Today is day 720 for me. I added this with my daily roll and was asked to post it here as well to maybe help encourage other/new quitters:
"Los - 720. 12/27 is a meaningful day here. 2 years ago today I started my quit journey. Used nic gum for a while so it's not my official quit date, but it was the last dip, a very big step. 12/27 is also the date my father died from cancer in 1987 when I was 12. 25 years is a number I can't even wrap my head around. I'll be spending the day with my kids and taking my mom out for lunch. Thank you for helping me stay quit and hopfully spend more time with my kids than I got with my dad. Love you guys. And Fuck Cancer."

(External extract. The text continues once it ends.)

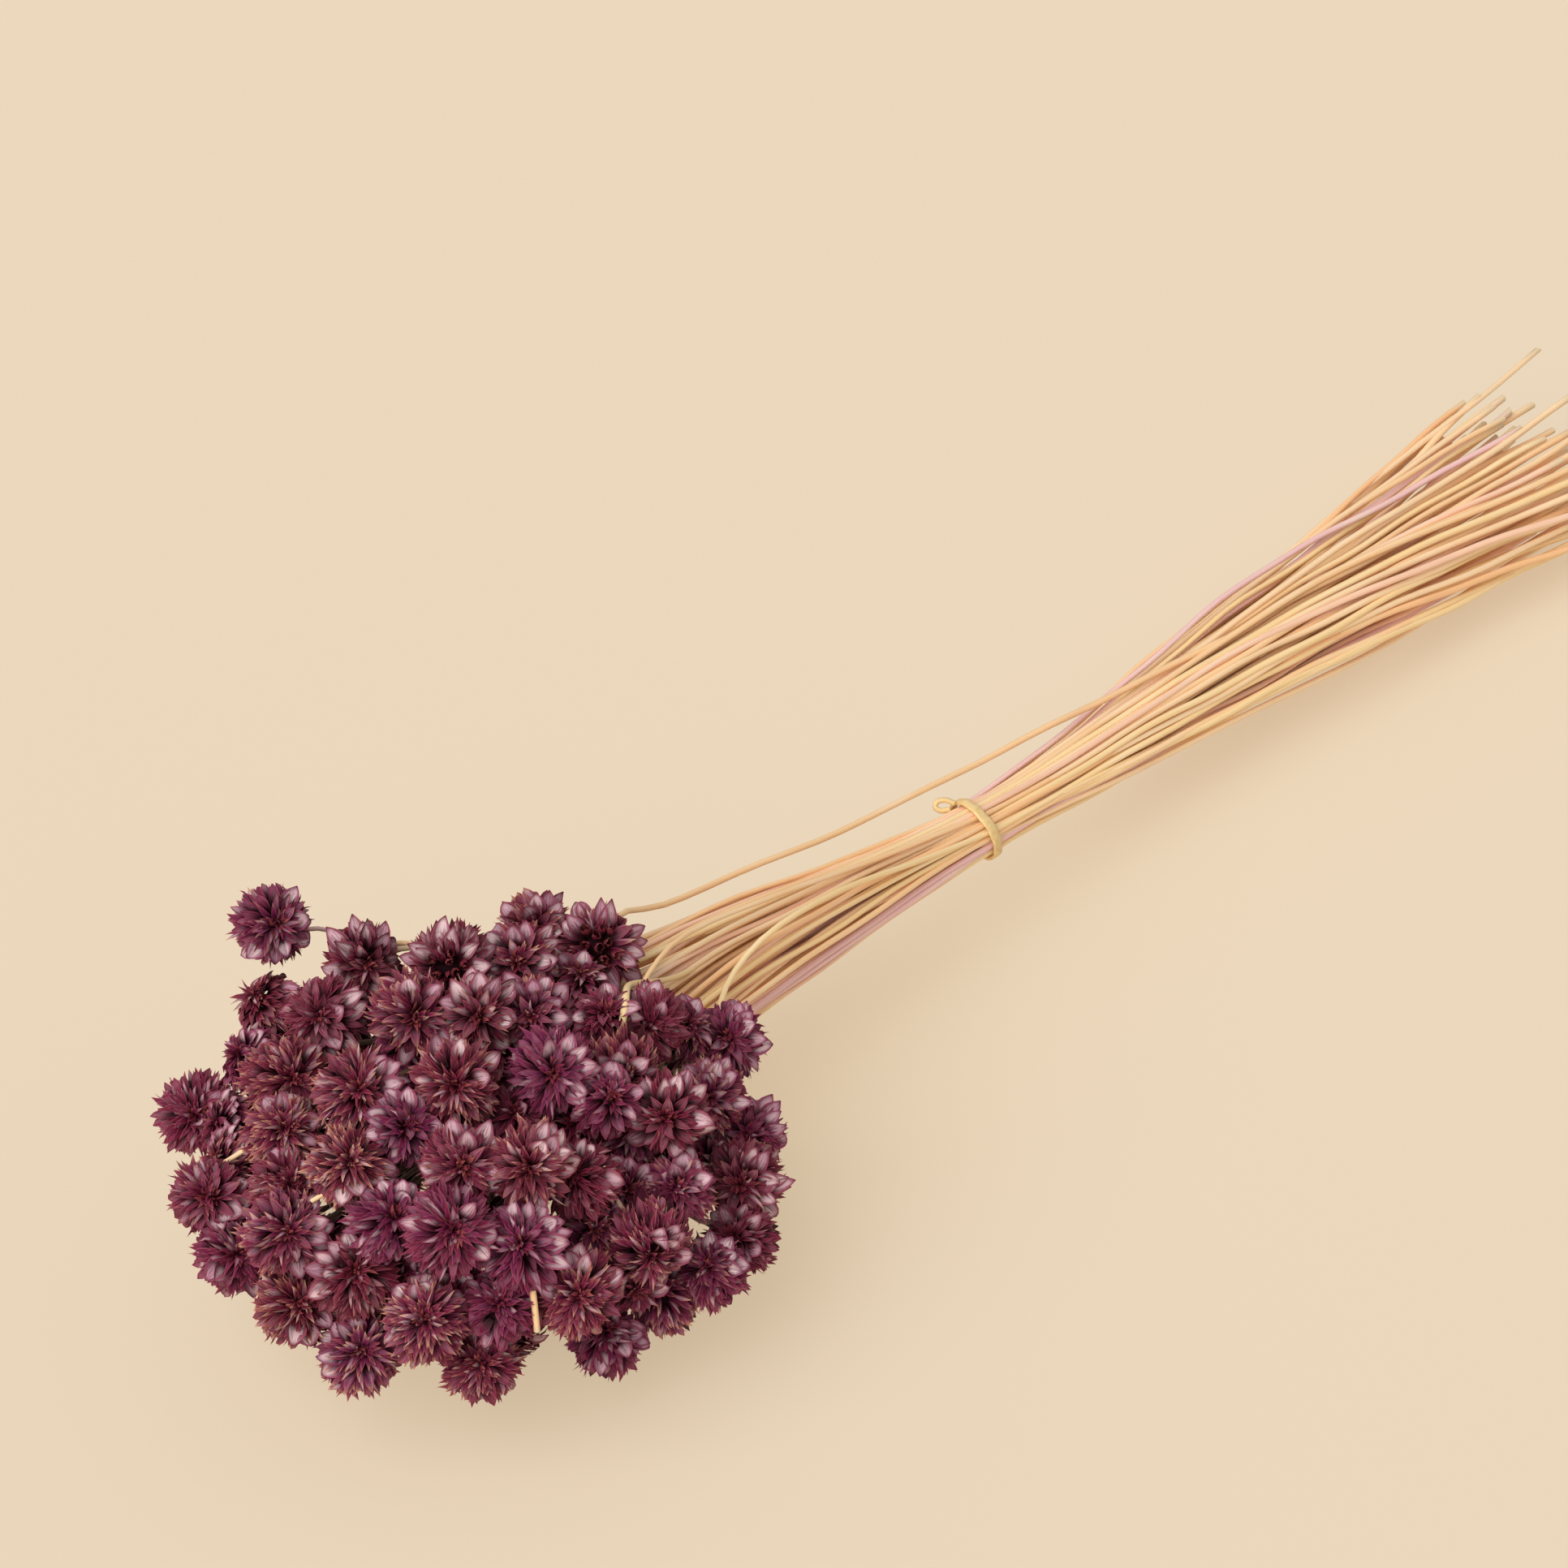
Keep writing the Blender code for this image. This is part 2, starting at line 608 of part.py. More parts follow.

I'll add a few notes too. First, my dad didn't smoke or chew or anything, he just had some shit luck. If that shit can happen then why make your chances worse with nic? The 12/27 quit date was picked randomly by rep from a quit program at work 2 years ago, which was kind of strange when he said it, immediately rang a bell. The date stands out for me and I'll see it coming every year. But this year there was something I didnt see. We took the kids to the Boston Museum of Science for the first time yesterday 12/26. Got some lunch in the cafe, walked to the back and grabbed seats at a huge window that faces out onto the Charles River, real nice view. Then I realized you can see Mass General Hospital from there, which is where he died. So there I was sitting with my kids eating a pizza staring at the building where I saw my dad for the last time, 25 years ago to the day. Very strange. But at least I have the comfort of having quit and maybe spare my kids the same pain I went through.